The arts education pedagogy brought to the U.S. from the Bauhaus by Josef and Anni Albers has had a lasting impact on courses taught in art departments all over the world. Younger visual artists like Robert Rauschenberg, Susan Weil, Cy Twombly, Ruth Asawa, Jacob Lawrence, Kenneth Snelson, Stan Vanderbeek, and Ray Johnson further expanded our notions of materials exploration and art practice into new and thrilling territory.
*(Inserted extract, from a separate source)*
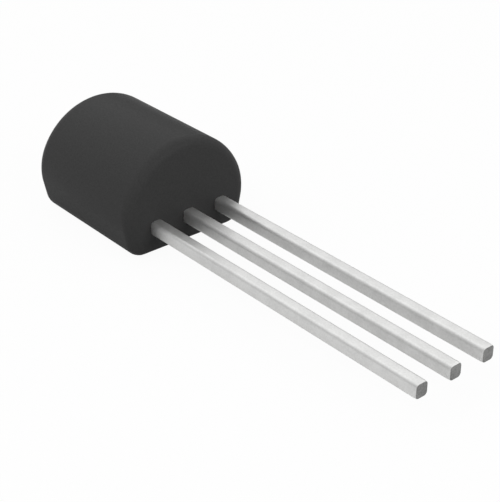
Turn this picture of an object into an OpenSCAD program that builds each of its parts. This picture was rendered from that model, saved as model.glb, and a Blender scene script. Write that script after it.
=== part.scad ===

Similarly in music, dance, performance, and the literary arts, the freedom to experiment and collaborate that was ever present at BMC, led to some of the most innovative work of the 20th and 21st centuries, such as the collaborations between Merce Cunningham and John Cage and Jonathan Williams’ small press known as The Jargon Society, an incubator for collaborative work between writers and visual artists.

It is important to remember that beyond the famous names that are frequently referenced, the college’s legacy spread in less public ways through the powerful daily influence of BMC alumni in all fields of endeavor, enjoying process as much as product, and living life as a responsible citizen of the world. The reverberations from their work and influence continue to spread. In 1993 our museum was founded by Mary Holden Thompson to preserve and continue the history and legacy of Black Mountain College. In 2022 we will celebrate our 29th anniversary.